Lie derivative of volume form

Question

The volume from on an oriented 4-dimensional (pseudo-) Riemannian manifold $(M,g)$ is given by $$\Omega :=\sqrt{\lvert g\rvert}\,dx^{0}dx^{1}dx^{2}dx^{3}:=\sqrt{\lvert g\rvert}\,d^{4}x$$ where $g=\text{det}(g_{\mu\nu})$ is the determinant of the metric tensor $g_{\mu\nu}$ (apologies for my sloppy physicist notation).

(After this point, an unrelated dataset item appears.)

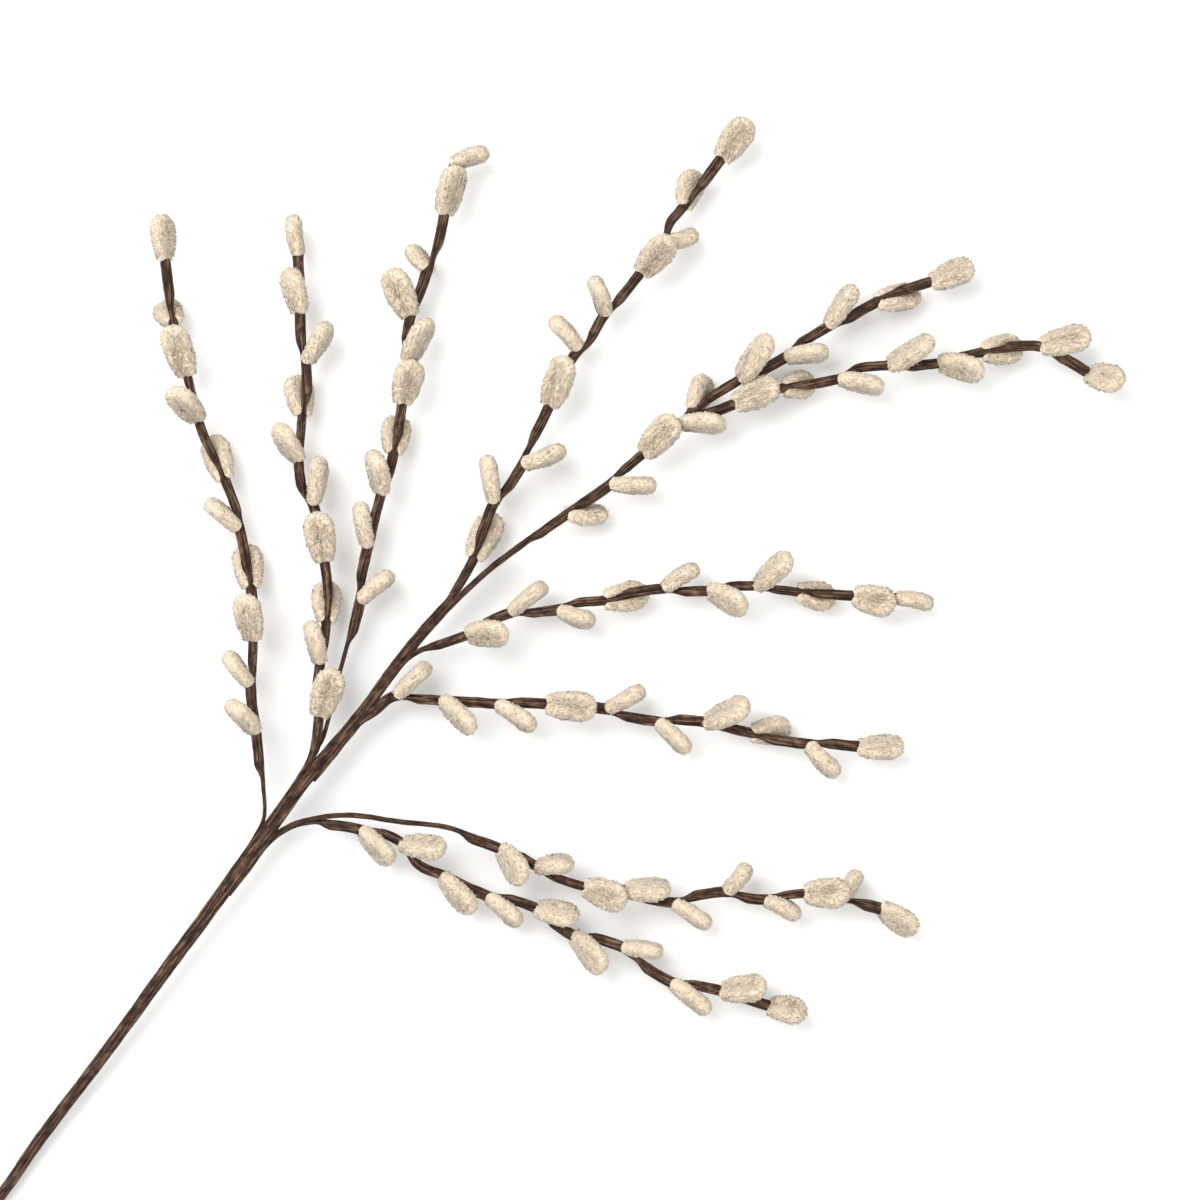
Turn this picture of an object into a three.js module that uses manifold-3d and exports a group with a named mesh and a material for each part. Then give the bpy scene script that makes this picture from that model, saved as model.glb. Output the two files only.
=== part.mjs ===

Given a diffeomorphism $\phi:M\rightarrow M$, the volume form $\Omega$ should change by a Lie derivative, i.e. $$\delta\Omega =\mathcal{L}_{X}\Omega$$ where $X$ is the vector field generating the diffeomorphism. Now I know that $$\delta\left(\sqrt{\lvert g\rvert}\right)=\mathcal{L}_{X}\left(\sqrt{\lvert g\rvert}\right) =\frac{1}{2}\sqrt{\lvert g\rvert}g^{\mu\nu}\delta g_{\mu\nu}=\sqrt{\lvert g\rvert}g^{\mu\nu}\nabla_{\mu}X_{\nu}$$ where I have used that $\delta g_{\mu\nu}=\mathcal{L}_{X}g_{\mu\nu}=\nabla_{\mu}X_{\nu}+\nabla_{\nu}X_{\mu}$. And so, so far I have $$\mathcal{L}_{X}\Omega=\mathcal{L}_{X}\left(\sqrt{\lvert g\rvert}\right)d^{4}x+\sqrt{\lvert g\rvert}\,\mathcal{L}_{X}\left(d^{4}x\right)=g^{\mu\nu}\nabla_{\mu}X_{\nu}\,\Omega+\sqrt{\lvert g\rvert}\,\mathcal{L}_{X}\left(d^{4}x\right)$$

However, I'm not sure how $d^{4}x$ transforms, so my question is: what is the Lie derivative of $d^{4}x$? i.e. what is $$\mathcal{L}_{X}\left(d^{4}x\right)\;?$$ I'm a physicist and so my knowledge of differential geometry is not that extensive, any help would be much appreciated.

Answer 1

Let $X = X^i \partial_i$ be a vector field generating a flow $\phi_t$. Then you can use three methods to compute $\mathcal L_X \Omega$ : $$ \mathcal L_X \Omega = \left.\frac{d}{d t}\right|_{t=0} \phi_t^*\Omega $$ or Cartan's magic formula : $$ \mathcal L_X \Omega = \iota_X d \Omega + d \iota_X \Omega \\ = d \iota_X \Omega \\ = d(\sqrt{|\det g_{ij}|} \iota_X d^4 x) $$ or even use Leibniz rule then Cartan's formula : $$ \mathcal L_X \Omega = \mathcal L_X (\sqrt{|\det g_{ij}|}d^4 x) \\ = \mathcal L_X (\sqrt{|\det g_{ij}|})d^4 x + \sqrt{|\det g_{ij}|}\mathcal L_X (d^4 x) \\ = \left(\iota_X d \sqrt{|\det g_{ij}|}\right)d^4 x + \sqrt{|\det g_{ij}|} d \iota_X \left(d^4 x\right) $$ Those two last methods are equivalent and are direct to compute using $X=X^i \partial_i$. Lets consider the last method. Lets fix $f:=\sqrt{|\det g_{ij}|}$ for clarity. Then : $$ \mathcal L_X \Omega = \left(\iota_X d \sqrt{|\det g_{ij}|}\right)d^4 x + \sqrt{|\det g_{ij}|} d \iota_X \left(d^4 x\right) \\ = \left(\iota_X d f\right)d^4 x + f d \iota_X \left(d^4 x\right) \\ = (X^i \partial_i f)d^4 x + f d(X^1 dx^2 \wedge dx^3\wedge dx^4 - ...+... - X^4 dx^1 \wedge dx^2 \wedge dx^3) \\ = (X^i \partial_i f)d^4 x + f (\partial_1 X^1 dx^1 \wedge dx^2 \wedge dx^3\wedge dx^4 + ... + \partial_4 X^4 dx^1 \wedge dx^2 \wedge dx^3\wedge dx^4) \\ = (X^i \partial_i f)d^4 x + f (\partial_i X^i)d^4 x \\ = (X^i \partial_i f)d^4 x + (\partial_i X^i) \Omega \\ $$ Now, using derivative formulas on $f$ you can continue from here.